As you begin this process of listing your works, you will make interesting discoveries, the first being the actual extent of your work to date. Another surprise for me was to find works I considered vastly inferior, requiring (I thought) massive revision, which in reality were close to complete. A lyrical essay I wrote had been gathering dust for five years. I worked on it for two hours and sent it out. It’s a lovely piece (I now think). It appeared in a lovely literary journal and was that year nominated for a Pushcart!
Constructing your List of Works will help you become a more aware writer. Each year it will give you a measuring stick of your annual progress — defined not by the external world of prizes and publications but by you, the creator.
Finally, the List of Works stands as an emblem of respect for the work. It is a creator’s tool that can help artists, poets, and writers realize their dream of creating a meaningful body of work.
WORKING AND PLAYING WITH THE WORK
There are a number of ways to stay productive and many are fun. Take an evening writing class at an adult education center or writer’s center and then do your assignments. (You would be embarrassed not to!) There are very well-published writers who continue to take courses from time to time. Consider the assignments to be more than mere make-work: Plan yours to result in a published piece.

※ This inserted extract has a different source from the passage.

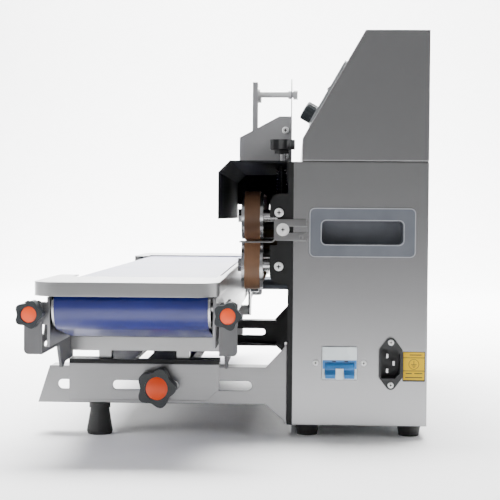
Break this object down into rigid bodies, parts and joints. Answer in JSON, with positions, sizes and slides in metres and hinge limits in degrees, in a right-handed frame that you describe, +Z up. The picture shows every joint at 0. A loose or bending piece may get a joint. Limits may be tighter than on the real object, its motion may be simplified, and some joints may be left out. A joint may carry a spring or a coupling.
{
  "type": "continuous band sealer",
  "caption": "Table-top band sealer: upright housing with sloping control head, paired heated bands on wheels, and an adjustable belt conveyor that carries bags past them.",
  "frame": {"origin": "middle of the bounding box, on the table plane", "axes": "+X along the conveyor towards the end with the power inlet, -Y the user's side with the conveyor, +Z up"},
  "size_m": [0.8646, 0.367, 0.382],
  "materials": {
    "stainless": "brushed",
    "black_paint": "satin",
    "black_plastic": "satin",
    "gray_paint": "satin",
    "rubber": "matte",
    "cup_plastic": "satin",
    "white_plastic": "gloss",
    "blue_plastic": "gloss",
    "steel": "polished",
    "ptfe_band": "coated cloth",
    "blue_belt": "gloss",
    "aluminium": "machined",
    "board": "satin",
    "panel": "satin",
    "brass": "machined"
  },
  "bodies": {
    "base": {"housing_shell": "stainless", "base_plate": "steel", "front_plate": "black_paint", "rubber_feet": "rubber", "control_head": "stainless", "control_panel": "panel", "temperature_controller": "black_plastic", "switch_bodies": "black_plastic", "handle_cups": "cup_plastic", "breaker_body": "white_plastic", "power_inlet": "black_plastic", "inlet_pins": "steel", "screws": "steel", "gear_motor": "aluminium", "fan_frame": "black_plastic", "control_board": "board", "wheel_bearings": "brass", "upper_seal_band": "ptfe_band", "lower_seal_band": "ptfe_band", "heater_blocks": "brass", "cooling_blocks": "aluminium", "end_brackets": "black_paint", "press_spring": "steel", "guard_cover": "black_paint", "reel_plate": "gray_paint", "reel_shaft": "steel", "arm_near": "stainless", "arm_far": "black_paint"},
    "carriage": {"slide_channels": "stainless", "carriage_beam": "black_paint", "tie_bars": "stainless", "side_brackets": "gray_paint"},
    "conveyor": {"conveyor_bed": "stainless", "conveyor_belt": "blue_belt", "end_guards": "stainless"},
    "end_roller_near": {"end_roller_near": "steel"},
    "end_roller_far": {"end_roller_far": "steel"},
    "tension_roller": {"tension_roller": "steel"},
    "drive_roller": {"drive_roller": "steel"},
    "upper_wheel_near": {"upper_wheel_near": "steel"},
    "upper_wheel_far": {"upper_wheel_far": "steel"},
    "lower_wheel_near": {"lower_wheel_near": "steel"},
    "lower_wheel_far": {"lower_wheel_far": "steel"},
    "press_wheel_upper": {"press_wheel_upper": "rubber"},
    "press_wheel_lower": {"press_wheel_lower": "rubber"},
    "fan": {"fan_rotor": "black_plastic"},
    "speed_knob": {"speed_knob": "black_plastic"},
    "rocker_power": {"rocker_power": "black_plastic"},
    "rocker_heat": {"rocker_heat": "black_plastic"},
    "key_up": {"key_up": "cup_plastic"},
    "key_down": {"key_down": "cup_plastic"},
    "breaker_toggle": {"breaker_toggle": "blue_plastic"},
    "pressure_knob": {"pressure_knob": "black_plastic"},
    "guide": {"guide_bracket": "stainless"},
    "arm_knob_near": {"arm_knob_near": "black_plastic"},
    "arm_knob_far": {"arm_knob_far": "black_plastic"},
    "lift_knob_near_left": {"lift_knob_near_left": "black_plastic"},
    "lift_knob_near_right": {"lift_knob_near_right": "black_plastic"},
    "lift_knob_far_left": {"lift_knob_far_left": "black_plastic"},
    "lift_knob_far_right": {"lift_knob_far_right": "black_plastic"}
  },
  "joints": [
    {"name": "carriage_slide", "type": "slide", "parent": "base", "child": "carriage", "axis": [0, 1, 0], "range_m": [-0.05, 0.006]},
    {"name": "conveyor_lift", "type": "slide", "parent": "carriage", "child": "conveyor", "axis": [0, 0, 1], "range_m": [-0.003, 0.01]},
    {"name": "end_roller_near_spin", "type": "hinge", "parent": "conveyor", "child": "end_roller_near", "pos_m": [0.395, -0.0785, 0.1298], "axis": [0, 1, 0], "continuous": true},
    {"name": "end_roller_far_spin", "type": "hinge", "parent": "conveyor", "child": "end_roller_far", "pos_m": [-0.395, -0.0785, 0.1298], "axis": [0, 1, 0], "continuous": true},
    {"name": "tension_roller_spin", "type": "hinge", "parent": "conveyor", "child": "tension_roller", "pos_m": [0.33, -0.0785, 0.1125], "axis": [0, 1, 0], "continuous": true},
    {"name": "drive_roller_spin", "type": "hinge", "parent": "conveyor", "child": "drive_roller", "pos_m": [-0.25, -0.0785, 0.1167], "axis": [0, 1, 0], "continuous": true},
    {"name": "upper_wheel_near_spin", "type": "hinge", "parent": "base", "child": "upper_wheel_near", "pos_m": [0.222, 0.0175, 0.2083], "axis": [0, 1, 0], "continuous": true},
    {"name": "upper_wheel_far_spin", "type": "hinge", "parent": "base", "child": "upper_wheel_far", "pos_m": [-0.078, 0.0175, 0.2083], "axis": [0, 1, 0], "continuous": true},
    {"name": "lower_wheel_near_spin", "type": "hinge", "parent": "base", "child": "lower_wheel_near", "pos_m": [0.222, 0.0175, 0.1597], "axis": [0, 1, 0], "continuous": true},
    {"name": "lower_wheel_far_spin", "type": "hinge", "parent": "base", "child": "lower_wheel_far", "pos_m": [-0.078, 0.0175, 0.1597], "axis": [0, 1, 0], "continuous": true},
    {"name": "press_wheel_upper_spin", "type": "hinge", "parent": "base", "child": "press_wheel_upper", "pos_m": [0.172, 0.0175, 0.1983], "axis": [0, 1, 0], "continuous": true},
    {"name": "press_wheel_lower_spin", "type": "hinge", "parent": "base", "child": "press_wheel_lower", "pos_m": [0.172, 0.0175, 0.1697], "axis": [0, 1, 0], "continuous": true},
    {"name": "fan_spin", "type": "hinge", "parent": "base", "child": "fan", "pos_m": [-0.27, 0.1205, 0.09], "axis": [1, 0, 0], "continuous": true},
    {"name": "speed_turn", "type": "hinge", "parent": "base", "child": "speed_knob", "pos_m": [0.15, 0.07549, 0.31447], "axis": [0, -0.8672, 0.498], "range_deg": [-270, 0]},
    {"name": "rocker_power_press", "type": "hinge", "parent": "base", "child": "rocker_power", "pos_m": [0.096, 0.10148, 0.34567], "axis": [1, 0, 0], "range_deg": [0, 20]},
    {"name": "rocker_heat_press", "type": "hinge", "parent": "base", "child": "rocker_heat", "pos_m": [0.05, 0.10148, 0.34567], "axis": [1, 0, 0], "range_deg": [0, 20]},
    {"name": "key_up_press", "type": "slide", "parent": "base", "child": "key_up", "axis": [0, 0.8672, -0.498], "range_m": [0, 0.0008], "stiffness_N_per_m": 300},
    {"name": "key_down_press", "type": "slide", "parent": "base", "child": "key_down", "axis": [0, 0.8672, -0.498], "range_m": [0, 0.0008], "stiffness_N_per_m": 300},
    {"name": "breaker_throw", "type": "hinge", "parent": "base", "child": "breaker_toggle", "pos_m": [0.2815, 0.1018, 0.0652], "axis": [0, -1, 0], "range_deg": [0, 60]},
    {"name": "pressure_turn", "type": "hinge", "parent": "base", "child": "pressure_knob", "pos_m": [0.172, 0.045, 0.279], "axis": [0, 0, 1], "range_deg": [-360, 360]},
    {"name": "guide_slide", "type": "slide", "parent": "base", "child": "guide", "axis": [0, -1, 0], "range_m": [0, 0.016]},
    {"name": "arm_knob_near_turn", "type": "hinge", "parent": "carriage", "child": "arm_knob_near", "pos_m": [0.295, -0.0685, 0.0475], "axis": [1, 0, 0], "range_deg": [-360, 0]},
    {"name": "arm_knob_far_turn", "type": "hinge", "parent": "carriage", "child": "arm_knob_far", "pos_m": [-0.295, -0.0685, 0.0475], "axis": [-1, 0, 0], "range_deg": [-360, 0]},
    {"name": "lift_knob_near_left_turn", "type": "hinge", "parent": "conveyor", "child": "lift_knob_near_left", "pos_m": [0.42, -0.16135, 0.125], "axis": [1, 0, 0], "range_deg": [-360, 0]},
    {"name": "lift_knob_near_right_turn", "type": "hinge", "parent": "conveyor", "child": "lift_knob_near_right", "pos_m": [0.42, 0.00365, 0.125], "axis": [1, 0, 0], "range_deg": [-360, 0]},
    {"name": "lift_knob_far_left_turn", "type": "hinge", "parent": "conveyor", "child": "lift_knob_far_left", "pos_m": [-0.42, -0.16135, 0.125], "axis": [-1, 0, 0], "range_deg": [-360, 0]},
    {"name": "lift_knob_far_right_turn", "type": "hinge", "parent": "conveyor", "child": "lift_knob_far_right", "pos_m": [-0.42, 0.00365, 0.125], "axis": [-1, 0, 0], "range_deg": [-360, 0]}
  ],
  "couplings": [
    {"joint": "end_roller_far_spin", "follows": "end_roller_near_spin", "ratio": 1},
    {"joint": "tension_roller_spin", "follows": "end_roller_near_spin", "ratio": 1.4},
    {"joint": "drive_roller_spin", "follows": "end_roller_near_spin", "ratio": 0.74181},
    {"joint": "upper_wheel_near_spin", "follows": "end_roller_near_spin", "ratio": -0.81395},
    {"joint": "upper_wheel_far_spin", "follows": "end_roller_near_spin", "ratio": -0.81395},
    {"joint": "lower_wheel_near_spin", "follows": "end_roller_near_spin", "ratio": 0.81395},
    {"joint": "lower_wheel_far_spin", "follows": "end_roller_near_spin", "ratio": 0.81395},
    {"joint": "press_wheel_upper_spin", "follows": "end_roller_near_spin", "ratio": -1.4103},
    {"joint": "press_wheel_lower_spin", "follows": "end_roller_near_spin", "ratio": 1.4103}
  ]
}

Make a schedule with a buddy to do such-and-such an amount of work by such-and-such a date on which you will meet again at a cafe. Take a book of short creative nonfictions and write one piece a week using each structure in turn (following carefully the guidelines laid out in Part II, so as not to create an imitative piece but to use the deep structure only). Or do what poet Marvin Bell begs us to do:
Stay up half the night for a week and write one hundred poems. Write badly, rawly, smoothly, accidentally, irrationally… join the disparate. Make the unlike and the unlike like. When you can’t write, read. Use the word window in every line. Write about colors. Set out to write a poem “like a sweater.” It makes no difference. The coherence is already within you. Afterward, you will have learned more about writing than an entire semester of classes can teach you. (4)
All this works its alchemy because work grows out of work. Productive writers have more fun. The stakes on each piece are lower, because you are making more pieces. Another lucky thing: When you learn to be really productive, you begin coming into more surprises and more interesting turns. As your craft skill becomes more acute, you come to see that you can turn any piece — at least any piece written from the heart — into a fine finished piece. It all becomes so much more engrossing and entertaining and it is the road to that charmed country we call success.
Notes:
1) Howard E. Gruber quoted in Vera John-Steiner, Notebooks of the Mind, 78.
2) D.K. Simonton, “Creativity from a Historiometric Perspective,” Handbook of Creativity edited by Robert J. Sternberg, 122.
3) David Bayles and Ted Orland, Art & Fear, 28–29
4) Marvin Bell, “Three Propositions,” in Writers on Writing, edited by Robert Pack and Jay Parini, 10–11.